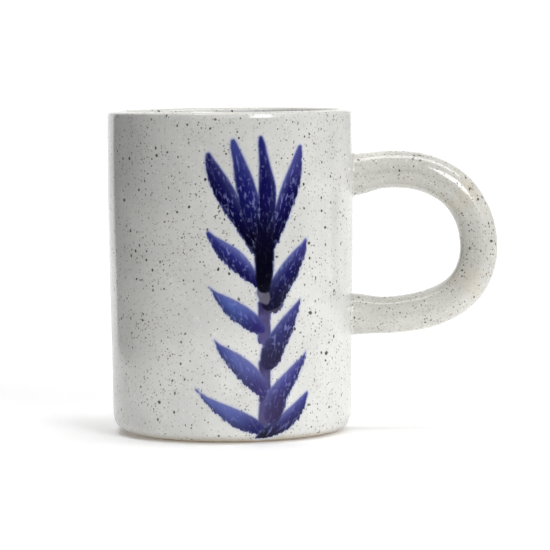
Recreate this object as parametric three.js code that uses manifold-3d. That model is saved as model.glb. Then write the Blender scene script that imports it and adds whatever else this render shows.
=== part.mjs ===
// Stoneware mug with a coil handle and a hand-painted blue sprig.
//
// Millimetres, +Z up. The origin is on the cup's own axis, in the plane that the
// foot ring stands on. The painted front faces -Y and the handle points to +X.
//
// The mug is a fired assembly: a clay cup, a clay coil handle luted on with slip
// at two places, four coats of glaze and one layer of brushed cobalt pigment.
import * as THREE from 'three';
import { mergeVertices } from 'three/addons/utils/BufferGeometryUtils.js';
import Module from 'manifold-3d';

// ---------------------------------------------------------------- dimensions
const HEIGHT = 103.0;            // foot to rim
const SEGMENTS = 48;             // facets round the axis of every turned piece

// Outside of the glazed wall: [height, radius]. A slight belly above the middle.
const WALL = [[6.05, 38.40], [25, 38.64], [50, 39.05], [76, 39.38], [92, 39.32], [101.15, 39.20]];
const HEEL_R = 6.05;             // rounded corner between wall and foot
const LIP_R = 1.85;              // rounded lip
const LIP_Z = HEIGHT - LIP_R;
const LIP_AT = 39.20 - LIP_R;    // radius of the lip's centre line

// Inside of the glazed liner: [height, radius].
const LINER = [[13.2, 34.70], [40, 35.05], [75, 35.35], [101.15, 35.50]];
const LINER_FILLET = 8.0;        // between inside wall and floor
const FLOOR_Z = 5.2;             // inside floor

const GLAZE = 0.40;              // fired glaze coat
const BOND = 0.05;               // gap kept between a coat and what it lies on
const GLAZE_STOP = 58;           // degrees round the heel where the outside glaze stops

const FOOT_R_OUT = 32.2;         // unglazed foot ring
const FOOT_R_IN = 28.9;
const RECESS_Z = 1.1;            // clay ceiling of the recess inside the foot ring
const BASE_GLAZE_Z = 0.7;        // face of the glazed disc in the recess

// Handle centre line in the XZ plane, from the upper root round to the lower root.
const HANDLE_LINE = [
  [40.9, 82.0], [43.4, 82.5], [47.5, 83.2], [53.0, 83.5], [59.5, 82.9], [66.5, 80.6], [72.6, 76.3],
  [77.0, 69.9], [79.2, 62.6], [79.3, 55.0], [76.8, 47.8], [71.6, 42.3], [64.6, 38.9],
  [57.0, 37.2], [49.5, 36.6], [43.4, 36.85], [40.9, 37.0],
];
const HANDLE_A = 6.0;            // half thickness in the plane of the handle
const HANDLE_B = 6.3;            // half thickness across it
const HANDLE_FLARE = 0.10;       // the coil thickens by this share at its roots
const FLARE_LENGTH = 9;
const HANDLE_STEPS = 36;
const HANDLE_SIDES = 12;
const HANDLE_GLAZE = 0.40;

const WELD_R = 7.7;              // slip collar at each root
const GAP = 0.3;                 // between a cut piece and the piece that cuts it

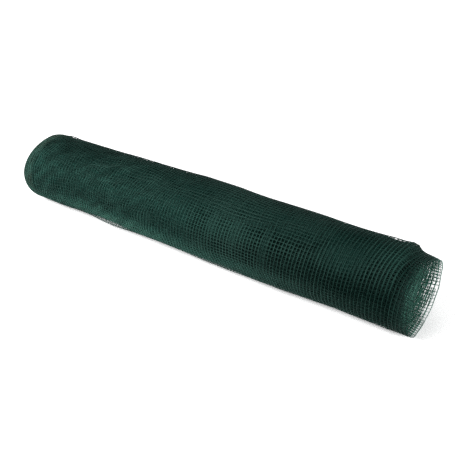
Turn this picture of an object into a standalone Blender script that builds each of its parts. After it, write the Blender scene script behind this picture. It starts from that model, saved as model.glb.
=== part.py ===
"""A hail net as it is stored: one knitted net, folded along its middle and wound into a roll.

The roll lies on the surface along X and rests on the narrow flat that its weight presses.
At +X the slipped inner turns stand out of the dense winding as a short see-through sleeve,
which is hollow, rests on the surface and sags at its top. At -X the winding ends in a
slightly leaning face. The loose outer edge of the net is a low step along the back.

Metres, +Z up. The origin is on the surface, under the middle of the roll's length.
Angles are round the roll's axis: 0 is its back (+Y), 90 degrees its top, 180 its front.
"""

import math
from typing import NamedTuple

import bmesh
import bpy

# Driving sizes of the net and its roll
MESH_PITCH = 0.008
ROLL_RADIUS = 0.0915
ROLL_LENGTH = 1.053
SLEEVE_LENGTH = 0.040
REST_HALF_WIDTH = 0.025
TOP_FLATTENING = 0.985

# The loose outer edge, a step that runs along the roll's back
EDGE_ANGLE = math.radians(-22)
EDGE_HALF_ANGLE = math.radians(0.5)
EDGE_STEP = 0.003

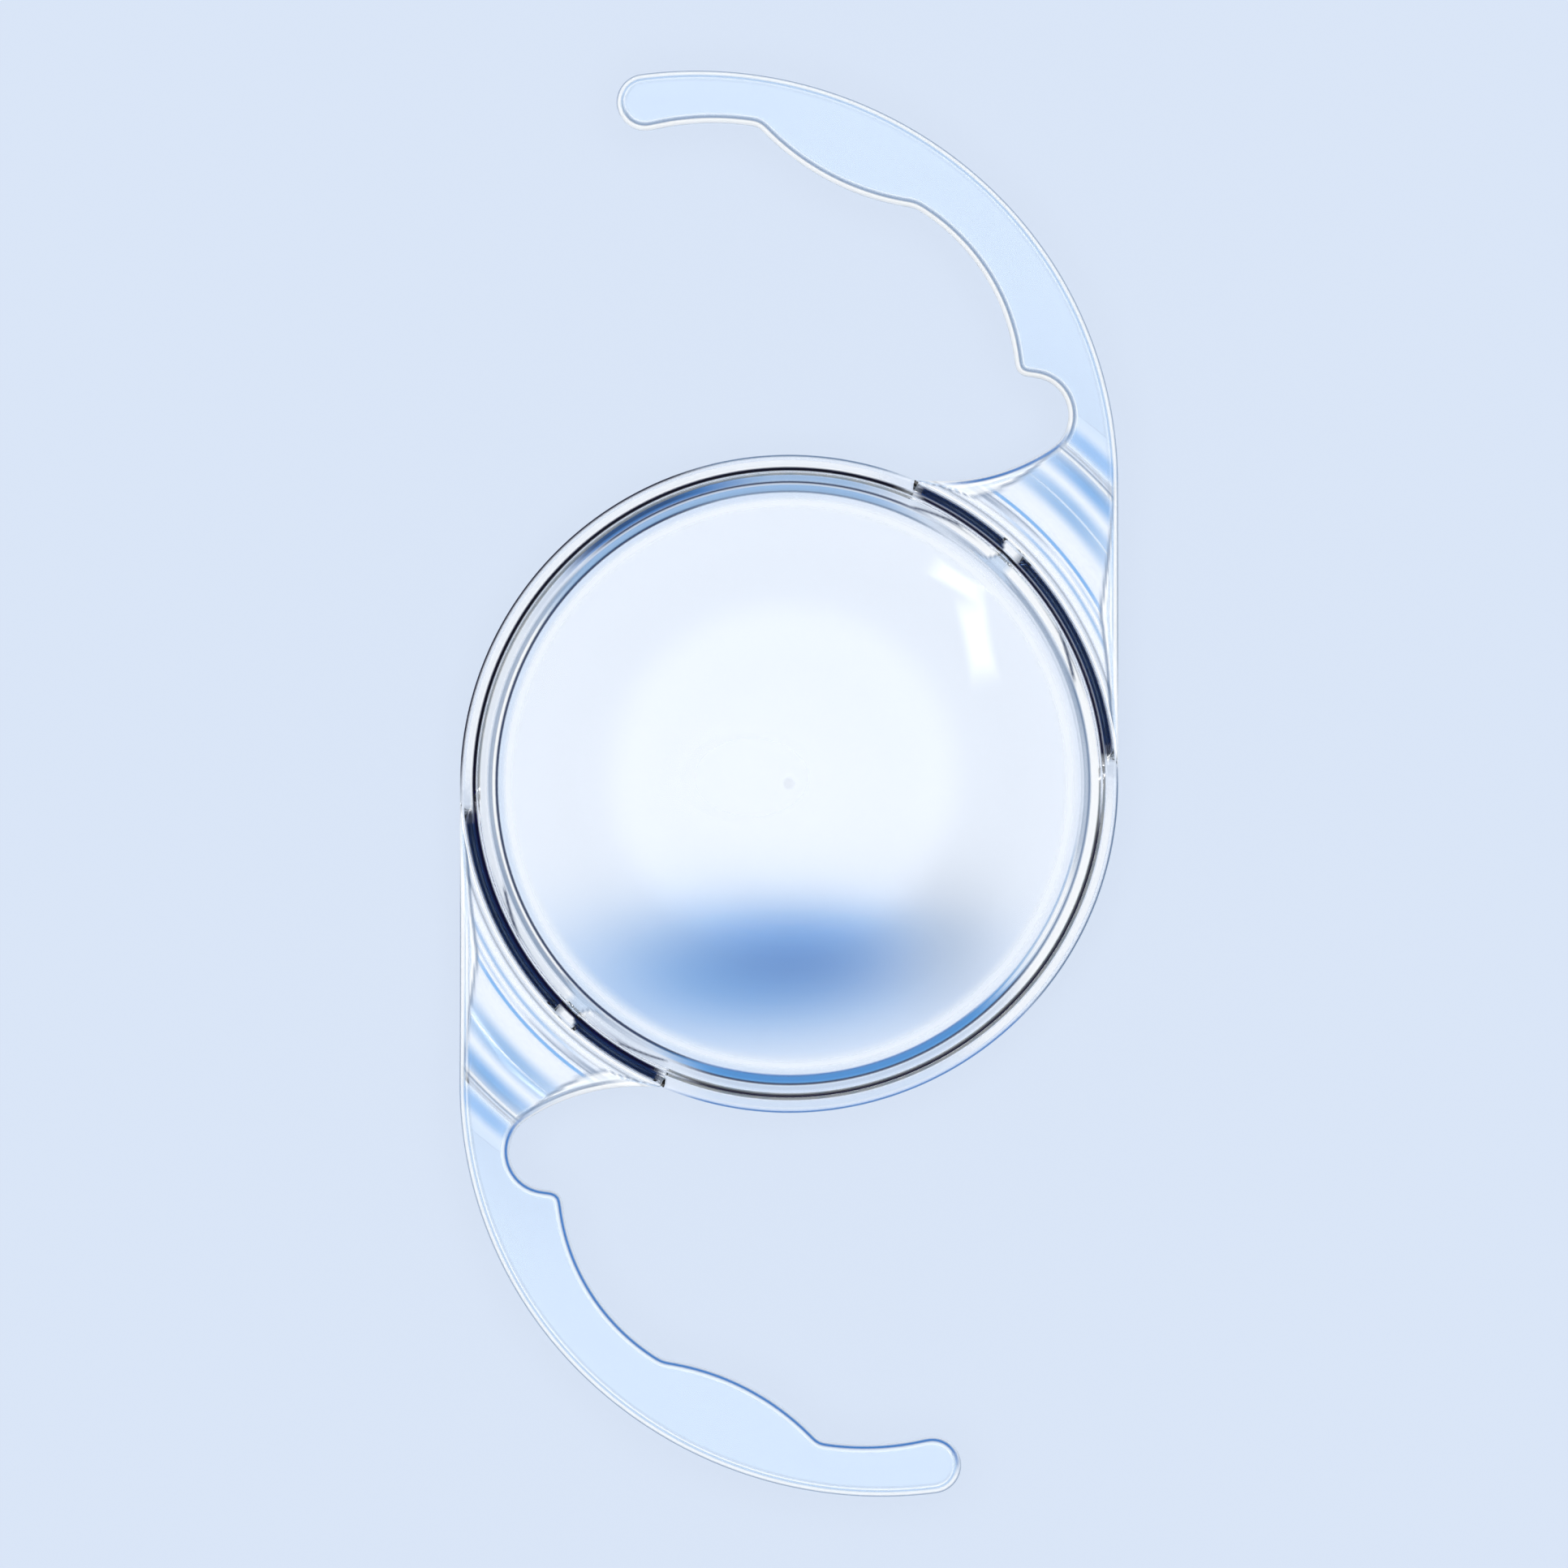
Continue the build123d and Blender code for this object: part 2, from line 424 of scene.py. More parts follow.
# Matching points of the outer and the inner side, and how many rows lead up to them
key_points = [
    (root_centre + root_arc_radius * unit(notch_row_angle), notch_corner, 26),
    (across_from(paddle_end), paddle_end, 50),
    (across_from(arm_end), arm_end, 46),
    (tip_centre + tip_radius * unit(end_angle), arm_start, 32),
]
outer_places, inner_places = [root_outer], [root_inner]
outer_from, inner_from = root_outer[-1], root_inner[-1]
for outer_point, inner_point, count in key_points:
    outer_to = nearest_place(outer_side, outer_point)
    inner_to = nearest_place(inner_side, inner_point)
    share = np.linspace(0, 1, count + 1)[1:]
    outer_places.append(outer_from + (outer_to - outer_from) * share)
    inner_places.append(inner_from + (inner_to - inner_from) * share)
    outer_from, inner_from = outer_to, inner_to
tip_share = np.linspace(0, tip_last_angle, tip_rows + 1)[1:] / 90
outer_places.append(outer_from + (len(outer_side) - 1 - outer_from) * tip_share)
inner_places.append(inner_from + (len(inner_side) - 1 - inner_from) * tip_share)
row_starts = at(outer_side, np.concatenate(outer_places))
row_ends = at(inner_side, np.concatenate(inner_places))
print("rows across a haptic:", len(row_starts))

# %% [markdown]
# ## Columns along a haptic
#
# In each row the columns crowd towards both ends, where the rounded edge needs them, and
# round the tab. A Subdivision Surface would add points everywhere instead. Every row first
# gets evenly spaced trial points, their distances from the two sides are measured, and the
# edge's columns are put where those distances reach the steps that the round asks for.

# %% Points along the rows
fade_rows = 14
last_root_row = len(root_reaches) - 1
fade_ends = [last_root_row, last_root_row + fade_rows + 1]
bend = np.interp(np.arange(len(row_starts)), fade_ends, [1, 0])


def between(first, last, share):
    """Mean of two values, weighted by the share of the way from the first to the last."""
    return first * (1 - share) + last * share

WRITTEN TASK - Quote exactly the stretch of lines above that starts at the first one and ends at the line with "const FLOOR_Z = 5.2;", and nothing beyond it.

SOLUTION FOR THIS EXERCISE -
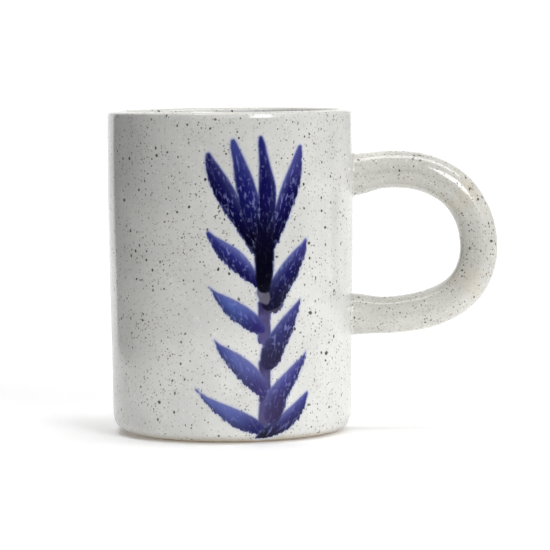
Recreate this object as parametric three.js code that uses manifold-3d. That model is saved as model.glb. Then write the Blender scene script that imports it and adds whatever else this render shows.
=== part.mjs ===
// Stoneware mug with a coil handle and a hand-painted blue sprig.
//
// Millimetres, +Z up. The origin is on the cup's own axis, in the plane that the
// foot ring stands on. The painted front faces -Y and the handle points to +X.
//
// The mug is a fired assembly: a clay cup, a clay coil handle luted on with slip
// at two places, four coats of glaze and one layer of brushed cobalt pigment.
import * as THREE from 'three';
import { mergeVertices } from 'three/addons/utils/BufferGeometryUtils.js';
import Module from 'manifold-3d';

// ---------------------------------------------------------------- dimensions
const HEIGHT = 103.0;            // foot to rim
const SEGMENTS = 48;             // facets round the axis of every turned piece

// Outside of the glazed wall: [height, radius]. A slight belly above the middle.
const WALL = [[6.05, 38.40], [25, 38.64], [50, 39.05], [76, 39.38], [92, 39.32], [101.15, 39.20]];
const HEEL_R = 6.05;             // rounded corner between wall and foot
const LIP_R = 1.85;              // rounded lip
const LIP_Z = HEIGHT - LIP_R;
const LIP_AT = 39.20 - LIP_R;    // radius of the lip's centre line

// Inside of the glazed liner: [height, radius].
const LINER = [[13.2, 34.70], [40, 35.05], [75, 35.35], [101.15, 35.50]];
const LINER_FILLET = 8.0;        // between inside wall and floor
const FLOOR_Z = 5.2;             // inside floor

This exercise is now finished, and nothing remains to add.